As someone in recovery from chemsex addiction, I hesitated to submit something. The shadow does not disappear just because behavior changes. It shows up in memory, in intimacy, in fantasy.
Addiction has been described as a thinking disease. My instinct is to outrun the thoughts or distract myself. My therapist tells me to sit with them instead.
Relapse Fantasy came from doing exactly that.
Relapse does not start with using. It starts in imagination. In a flicker of memory. In a sensory echo. Rather than pushing those thoughts away, I photographed them.
These images are not about returning to old behavior. They are about recognizing the moment before it begins. They are about interrupting the cycle in real time.
My work may not sell. That isn’t the measure. For me, creating it is part of staying accountable. I am in recovery, and this work is part of how I maintain it.
“I am being called to take care of myself in a new way.” ~ AB
Relapse Fantasy




Exhibition Statement
Artist Statement – Relapse Fantasy
Relapse doesn’t begin with action. It begins with a story I tell myself.
Chemsex addiction fuses sex and stimulant use in a way that rewires the brain’s reward and attachment systems. Dopamine begins to feel like intimacy. Intensity begins to feel like connection. The brain remembers that pairing long after behavior changes, and it can make the fantasy sound almost reasonable.
Relapse Fantasy explores that negotiation with the brain — the moment when pleasure tilts toward compulsion, when “just a taste” sounds logical, when repetition disguises itself as ritual and obsession passes for desire.
I’ve stood inside that logic.
I’m not documenting use. I’m documenting the sales pitch.
As someone navigating recovery in real time, I make this work to externalize the thought before it becomes behavior. The fantasy isn’t neutral. It’s persuasive. Naming it is how I interrupt it.
Chemsex is not only an individual struggle. It reflects how quickly intimacy and intensity become entangled in queer culture in ways we rarely name out loud.
If this work resonates uncomfortably, that’s okay. Discomfort can be information.

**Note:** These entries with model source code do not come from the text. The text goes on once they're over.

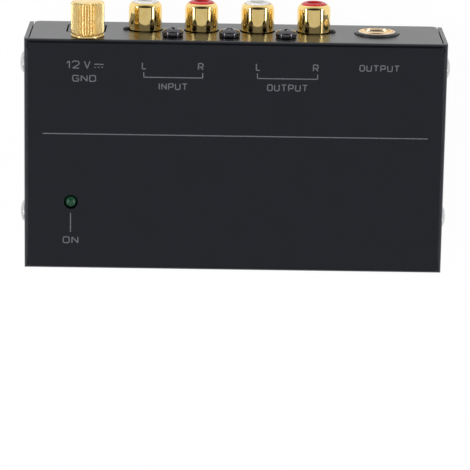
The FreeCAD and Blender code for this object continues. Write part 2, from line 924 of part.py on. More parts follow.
def resistor(x, y):
    """An axial resistor: a waisted body, with leads bent down to the board."""
    z = board_top + resistor_r + resistor_lift
    cap = resistor_l / 5
    waist = resistor_r - resistor_waist
    profile = [
        (0, 0),
        (resistor_r, 0),
        (resistor_r, cap),
        (waist, cap + resistor_waist),
        (waist, resistor_l - cap - resistor_waist),
        (resistor_r, resistor_l - cap),
        (resistor_r, resistor_l),
        (0, resistor_l),
    ]
    body = turned(profile, V(x, y - resistor_l / 2, z), V(0, 1, 0))
    half = resistor_lead_w / 2
    for side in (-1, 1):
        y_out = y + side * resistor_span / 2
        y0, y1 = sorted((y, y_out))
        body = body.fuse(box(x - half, x + half, y0, y1, z - half, z + half))
        y0, y1 = sorted((y_out, y_out - side * resistor_lead_w))
        body = body.fuse(box(x - half, x + half, y0, y1, board_top, z + half))
    return body.removeSplitter()


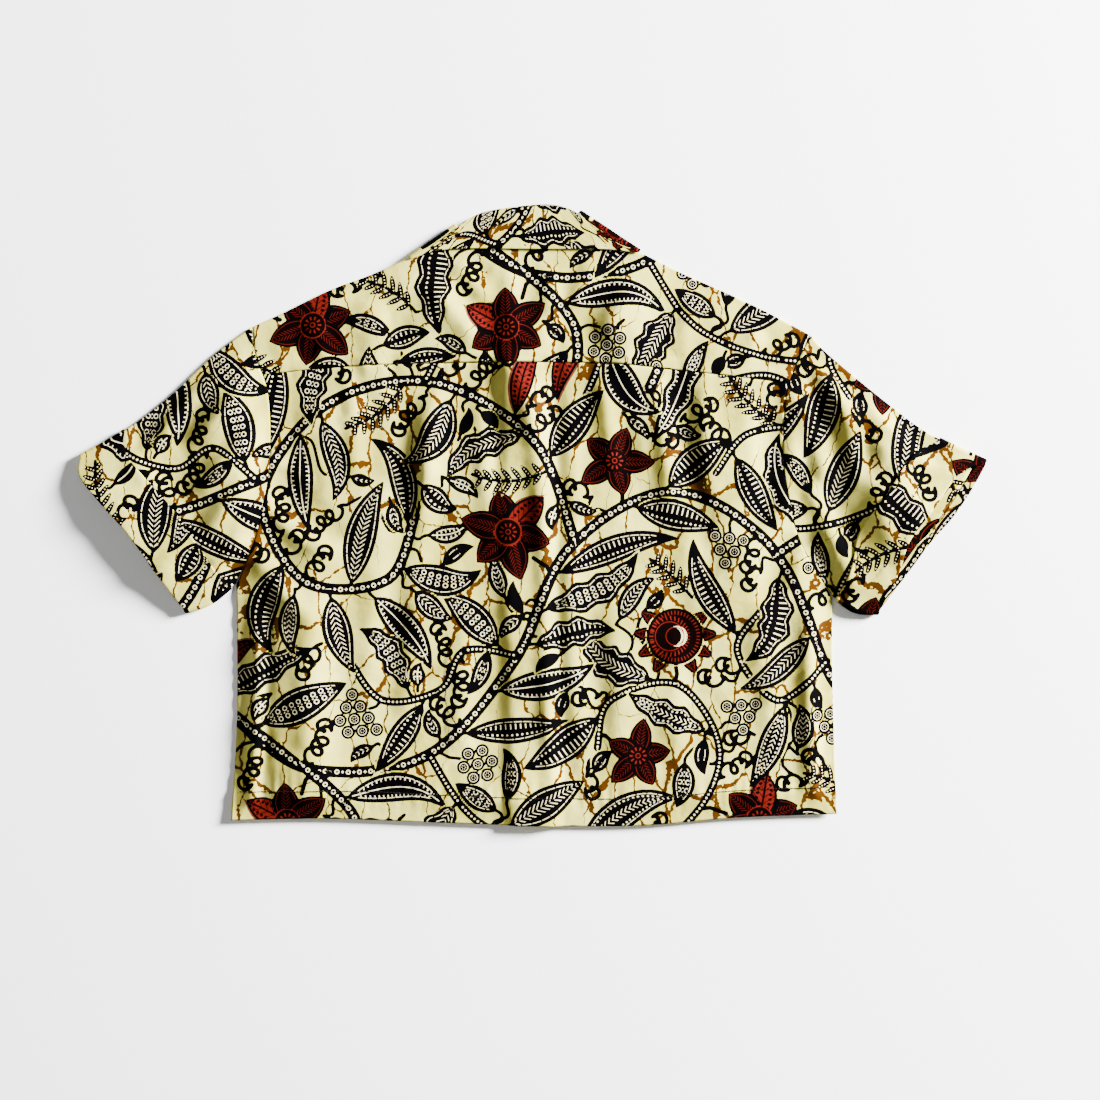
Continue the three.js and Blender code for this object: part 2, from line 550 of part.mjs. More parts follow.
// ---- Collar: a stand and a leaf that falls over it, carried round the neck from one point to the other 
// Each row is a place round the neck: seam, crease and free edge of the collar in plan. At the two turns
// the collar goes over from the back (0 degrees) to the front (180), about its own crease-to-edge line.
const COLLAR_TURNS = [150, 120, 90, 60, 30];
const COLLAR_PLAN = {
  frontLeft: [
    { seam: [-51.5, 197.5], crease: [-49.5, 199.5], edge: [-103, 183] },
    { seam: [-67.4, 208.3], crease: [-57, 217], edge: [-108.5, 201] },
    { seam: [-85, 226.5], crease: [-64.5, 243], edge: [-112, 220] },
  ],
  turnLeft: { seam: [-96.9, 246.6], crease: [-71.2, 267.8], edge: [-113.5, 238.5], out: [-0.57, 0.822] },
  back: [
    { seam: [-83, 250.2], crease: [-61, 275.3], edge: [-97, 244.6] },
    { seam: [-66, 251.3], crease: [-48.5, 280.8], edge: [-78, 248.2] },
    { seam: [-48, 252], crease: [-34.4, 283.5], edge: [-56, 249] },
    { seam: [-28, 252.4], crease: [-17, 285.8], edge: [-31, 248.7] },
    { seam: [-8, 252.9], crease: [0, 287.4], edge: [-5, 248.4] },
    { seam: [12, 254.1], crease: [13, 288.1], edge: [20, 248.2] },
    { seam: [32, 255.8], crease: [24, 287.2], edge: [44, 248.3] },
    { seam: [52, 257.4], crease: [34, 284.6], edge: [70, 248] },
  ],
  turnRight: { seam: [70.9, 256.5], crease: [43.3, 280.3], edge: [97.5, 244.5], out: [0.551, 0.834] },
  frontRight: [
    { seam: [59.5, 236], crease: [42, 253], edge: [95, 224] },
    { seam: [46.5, 216], crease: [37, 225], edge: [90, 204] },
    { seam: [31.5, 201.5], crease: [29.5, 203.5], edge: [84, 187] },
  ],
};
function collarStations() {
  const flat = (row, turn) => ({ ...row, turn, out: [0, 0] });
  const turning = (row, turns) => turns.map((turn) => ({ ...row, turn }));
  const { frontLeft, turnLeft, back: behind, turnRight, frontRight } = COLLAR_PLAN;
  return [
    ...frontLeft.map((row) => flat(row, 180)),
    ...turning(turnLeft, [180, ...COLLAR_TURNS, 0]),
    ...behind.map((row) => flat(row, 0)),
    ...turning(turnRight, [0, ...[...COLLAR_TURNS].reverse(), 180]),
    ...frontRight.map((row) => flat(row, 180)),
  ];
}
// The section, a hairpin: part is 'seam' along the stand, 'edge' along the leaf, share runs from the
// crease, and height is measured from the collar's middle plane.
function collarSection() {
  const { stand, leaf } = COLLAR;
  const [half, centre, radius] = [CLOTH / 2, (stand + leaf) / 2, (leaf - stand) / 2];
  const turnPoints = (r) => [-60, -20, 20, 60].map((degrees) => {
    const angle = THREE.MathUtils.degToRad(degrees);
    return { part: 'edge', share: 0, beyond: r * Math.cos(angle), height: centre + r * Math.sin(angle) };
  });
  const leg = (part, shares, height) => shares.map((share) => ({ part, share, beyond: 0, height }));
  return [
    ...leg('seam', [1, 0.5, 0], stand - half),
    ...turnPoints(radius + half),
    ...leg('edge', [0, 0.33, 0.67, 1], leaf + half),
    ...leg('edge', [1, 0.67, 0.33, 0], leaf - half),
    ...turnPoints(radius - half).reverse(),
    ...leg('seam', [0, 0.5, 1], stand + half),
  ];
}
function collar() {
  const stations = collarStations();
  const section = collarSection();
  function ring(k) {
    const { turn, out, ...at } = stations[k];
    const [crease, seam, edge] = [at.crease, at.seam, at.edge].map(([x, y]) => new THREE.Vector2(x, y));
    const angle = THREE.MathUtils.degToRad(turn);
    const away = crease.clone().sub(edge).normalize();
    return section.map(({ part, share, beyond, height }) => {
      const target = part === 'seam' ? seam : edge;
      const gap = part === 'seam' ? SEAM / target.distanceTo(crease) : 0;
      const plan = crease.clone().lerp(target, share * (1 - gap)).addScaledVector(away, beyond);
      const [up, aside] = [height * Math.cos(angle), height * Math.sin(angle)];
      return new THREE.Vector3(plan.x + out[0] * aside, plan.y + out[1] * aside, COLLAR.middle + up);
    });
  }
  // The hairpin's ends are capped as a strip between its outside and its inside.
  const n = section.length;
  const caps = [];
  for (let i = 0; i + 1 < n / 2; i += 1) {
    caps.push([i, i + 1, n - 2 - i], [i, n - 2 - i, n - 1 - i]);
  }
  return loft(stations.length, ring, caps);
}

// ---- Buttons: on the outside of the fronts, through their buttonholes ---------------------------
function button(k) {
  const { radius, thick, hole, holeAt, bevel, top, pitch } = BUTTONS;
  const disc = new THREE.Shape().absarc(0, 0, radius - bevel, 0, 2 * Math.PI);
  for (const [x, y] of [[1, 1], [-1, 1], [-1, -1], [1, -1]]) {
    disc.holes.push(new THREE.Path().absarc(x * holeAt, y * holeAt, hole, 0, 2 * Math.PI, true));
  }
  const geometry = new THREE.ExtrudeGeometry(disc, {
    depth: thick - 2 * bevel, bevelThickness: bevel, bevelSize: bevel, bevelOffset: 0, bevelSegments: 1,
    curveSegments: 7, steps: 1,
  });
  const mesh = meshOf(`button_${k + 1}`, BUTTON, geometry);
  const y = top - pitch * k;
  mesh.position.set(centreFront(y), y, bevel);
  return mesh;
}

// ---- The shirt ----------------------------------------------------------------------------------
const shirt = new THREE.Group();
shirt.add(
  meshOf('yoke', PRINTED_COTTON, yoke()),
  meshOf('back', PRINTED_COTTON, back()),
  meshOf('collar', PRINTED_COTTON, collar()),
);
for (const side of ['left', 'right']) {
  shirt.add(
    meshOf(`front_${side}`, PRINTED_COTTON, front(side)),
    meshOf(`sleeve_${side}`, PRINTED_COTTON, sleeve(side)),
    meshOf(`cuff_${side}`, PRINTED_COTTON, cuff(side)),
    meshOf(`lapel_${side}`, PRINTED_COTTON, lapel(side)),
  );
}
for (let k = 0; k < BUTTONS.count; k += 1) shirt.add(button(k));

export default shirt;
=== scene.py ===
# %% [markdown]
# # A printed camp-collar shirt, laid flat with its back up
#
# The solids of the shirt are ready: every piece of cloth lies where it was sewn, as a plain wall. This lesson
# dresses them. Each piece gets a finer shell on the same form, with soft folds, seams and a turned hem, and then
# the print: dotted vines, leaves, ferns, berries and flowers on a cream ground with ochre crackle, as wax-printed
# cotton has. The motifs are worked out as distances on the cloth itself, so they bend and fold with it.

import bpy
import numpy as np
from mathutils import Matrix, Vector


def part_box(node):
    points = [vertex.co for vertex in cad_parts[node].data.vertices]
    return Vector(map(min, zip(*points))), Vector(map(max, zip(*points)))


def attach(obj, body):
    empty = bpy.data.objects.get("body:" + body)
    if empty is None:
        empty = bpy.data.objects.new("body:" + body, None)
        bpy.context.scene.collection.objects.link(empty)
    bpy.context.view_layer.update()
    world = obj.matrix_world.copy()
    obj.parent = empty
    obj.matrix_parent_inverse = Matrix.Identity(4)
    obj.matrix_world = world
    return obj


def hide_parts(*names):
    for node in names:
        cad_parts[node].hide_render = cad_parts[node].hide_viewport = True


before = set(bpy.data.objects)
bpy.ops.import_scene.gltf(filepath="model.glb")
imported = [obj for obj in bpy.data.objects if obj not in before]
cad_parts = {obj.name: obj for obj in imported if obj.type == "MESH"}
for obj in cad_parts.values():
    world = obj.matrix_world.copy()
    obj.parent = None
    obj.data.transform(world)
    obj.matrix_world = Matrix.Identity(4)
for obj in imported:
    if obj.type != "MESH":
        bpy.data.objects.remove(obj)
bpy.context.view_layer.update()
MM = 0.001

# %% [markdown]
# ## The pattern sheet
#
# A tailor works from a few lines: where the shoulders, sleeves and sides end, where the seams run. The tables
# hold the same points as the solids do, in millimetres, and a smooth line runs through each. `line` returns a
# function of the share of the length, because pieces that are sewn together must meet at equal shares.

# %% Lines and patches
CLOTH = 0.8         # thickness of the shell, thinner than the solids' walls
SOLID_CLOTH = 1.2   # the solids' own wall, from which the layers are stacked
SEAM = 0.4          # between two pieces that are sewn together
DENSE = 2400        # samples along a line


def mix(a, b, share):
    """The value at that share of the way from a to b."""
    return a + (b - a) * share


def ramp(value, low, high):
    """A soft step: 0 up to low, 1 from high on."""
    t = np.clip((np.asarray(value, float) - low) / (high - low), 0, 1)
    return t * t * (3 - 2 * t)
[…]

If this work resonates with your own experience, I encourage you to seek support. You do not have to navigate it alone. If you are struggling with addiction, support is available at 988 (https://988lifeline.org/) or local recovery services (Indianapolis resources).
Keep tellin’ the story,
Professor Peacock
Note: These are my thoughts and my story. I used AI to make helpful edits to my ramblings and online journaling, including some organization to be more blog-friendly. Images are photographed and manipulated by me.